18.     Some gourds or butternuts accumulate on the surface fruits that split open, a germ bursting with temperature. REGMAT(A)DSORB (hidden; anag. + t)  The process by which some fruits split into dehiscent parts does not seem to be directly contrary to adsorbtion, except by analogy.  

23.     Balletic leap, little breadth - Nureyev’s first extended upward. B(RISE)N (b; init.)  A reference to Rudolph Nureyev. A brisé involves a leap and striking the legs together in the process, hence our collision whilst risen. 

25.     Old khan with a summons to parley, soldiers backing it (a contradiction) CHAMA(DE)MENTI (cham1 + a; men + it(rev.))  Au contraire for a game of soldiers, perhaps?

27.     Crusader hero, captive of Sultan, causing state of readiness for e.g. war, later released. TANC(RED) ALERT (hidden; anag.)  The Tancred referred to here does not appear to be the great crusader of that name but to the hero of a novel by Disraeli. A warning: his captivity lasts for several chapters.

28.     King, lord in French southern town on the Somme. K(AMI)ENS (K; en + S)  Azed may have intended the context here to concern the Mise of Amiens (1264).

29.     Vagrant canary to withstand extremes of easterlies in Rhode Island. RESI(ST)ROLLER (ROLLER; e,s in RI)  Hoboes of one sort or another are frequent visitors to Azed’s puzzles, perhaps representing the antithesis of the great discipline of his art.


1.       More than one such old taxman could be terribly strict with the poor. TITHE-PROCTOR anag. less s)  This clue is notable for indicating the solution by referring to its plural in the definition part.

3.       Great group getting together in the afternoon? TEARING (i.e. ‘tea ring’)  The definition: ‘great’ takes a bit of spotting in this game of hide and seek.

7.       Defensive stakes a chap’s put up in Dee, possibly? ESTACADE (‘a cat’s’ (rev.) in anag. &lit.) ‘Defensive stakes’ could serve as a definition but lacks precision. The indicative remainder corrects that deficiency in this very fine ‘&lit.’ clue.

8.       Release for Macbeth? King without right ends in the ultimate opprobrium. EXEEM ((r)ex + inits.)  Those solvers confidently expecting a Shakespearean solution will have been put out, as was Watson, to find it marked as an obsolete Scottish word.

19.     Gas giving little energy (the brackets on no longer) ETHANE (e + an3 in the)  A witty clue evoking memories of shivering over a weak flame with apparatus in improvised mode..

20.     Little bird catching fish, to take advantage of ebb and flow.
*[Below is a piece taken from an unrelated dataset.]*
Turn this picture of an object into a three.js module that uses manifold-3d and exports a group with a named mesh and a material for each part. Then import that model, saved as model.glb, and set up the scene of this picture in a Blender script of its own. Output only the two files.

TIDE IT (ide in tit; s.v. id1)  This sweet clue reflects one of the many pleasures of sailing: watching birds as they exploit their ever-changing world . Our solution may be found at the entry for tide1 - ‘... vi ... to make one’s way ... (etc) ... (also vt with it)’

21.     Take pre-main course (not second) – not something you want in grand volume. RETREE (r + e(n)trée)  The definition of our solution, meaning slightly damaged paper, is disguised with aplomb in a clue about anxiety over one’s weight.

22.     Accommodation in Sing Sing was fetid, top to bottom. TANKS (‘stank’, first letter moved to end)  A reference to Sing Sing maximum security prison in New York State. ‘Tank’ is a US slang term for a prison cell.

24.     It’s observed by Jews taking up old tales. SEDER (redes (rev.) &lit.)  The feast of Passover Seder, one of various meanings of our solution, is one of a number of Jewish festivals in which the retelling of a significant historical event is a central feature.


Other solutions:

Across:  1. TITAN(IC)EBERG (The competition ‘collision’) 

Down:   2. INRIXA (INRI + x + a) 4. NONG (hidden (rev.)) 5. IDEAL (anag.) 6. CORNET (C + anag., s.v. cornet2) 9. RUSSIA (odd letters (s,i) in rusa1) 10. GASTARBEITER (‘a star’ in anag.) 15. BEAR ARMS (rar(e) in beams; s.v. bumpkin2) 17. TONNELL (tonne + ll) 26. MANO (initial letters).